Although the time periods for elections will likely be shortened, theoverall time frames for processing election cases to conclusion may not be significantly affected because the elimination of many of the pre-election procedures—particularly the opportunity to present evidence with respect to unit composition and voter eligibility—could result in more post-election litigation and adjudication. Member Hayes has explained that—based on pre-election uncertainty about which employees are statutory supervisors—alleged supervisors and their employers could inadvertently engage in conduct that gives rise to additional unfair labor practice litigation. The cumulative effect of the final rule will be to reduce the amount of information available to employees prior to an election, reduce the time available for employees to make an informed choice, and reduce an employer's ability to educate the employees and to express legitimate views regarding the collective bargaining process.
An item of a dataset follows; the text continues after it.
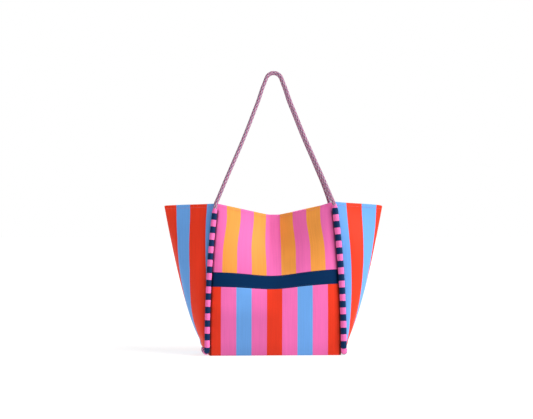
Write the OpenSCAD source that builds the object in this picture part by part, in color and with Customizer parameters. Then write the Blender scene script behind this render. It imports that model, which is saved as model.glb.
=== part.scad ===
// A striped canvas beach bag with flared side wings, piped corner seams and rope handles.
// The bag stands on its base with its front towards -Y. Millimetres, +Z up.
// The origin is on the floor at the middle of the base.

/* [Bag] */
// Height of the rim at the corner seams
bag_h = 355; // [320:5:380]
// Width between the corner seams at the base
base_w = 320; // [300:5:340]
// Width between the corner seams at the rim
rim_w = 280; // [260:5:300]
// Depth between the front and back seams at the base
base_d = 150; // [140:5:160]
// Depth between the front and back seams at the rim
rim_d = 104; // [96:2:110]
// Width across the tips of the wings at the rim
wing_w = 524; // [500:4:540]
// Drop of the rim at the middle, where the snap closes it
rim_dip = 27; // [15:1:30]
// Height of the bottom of the waist band at the corner seams
band_z = 161; // [140:1:180]
// Height of the waist band
band_h = 34; // [25:1:40]

/* [Cloth] */
// Thickness of the canvas
canvas_t = 1.6; // [1.2:0.1:2]
// Thickness of the lining and its facings
lining_t = 0.8; // [0.6:0.1:1]
// Depth of the canvas facing inside the rim
facing_h = 30; // [20:1:40]
// Thickness of the board in the base
board_t = 2; // [1.5:0.5:2.5]

/* [Rope] */
// Diameter of the braided rope
rope_d = 9; // [8:0.5:9.5]
// Outside diameter of the striped casing over the rope
casing_d = 14; // [13.5:0.5:14.5]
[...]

It will also deprive employees of enough time to become fully educated on the issues before having to cast their vote on such an important matter.
Conclusion
The final rule announced by the Board represents a culmination of years of effort by organized labor to achieve union-friendly reforms to the nation's federal labor laws. Although pro-labor groups did not succeed in passing the Employee Free Choice Act following President Obama's election, the NLRB has succeeded, at least for now, in finalizing new regulations that achieve the goal of speeding up elections and restricting an employer's ability to communicate with employees during the shortened pre-election period. Litigation challenges to the new regulations are already underway, raising uncertainty as to when the final rule will take effect.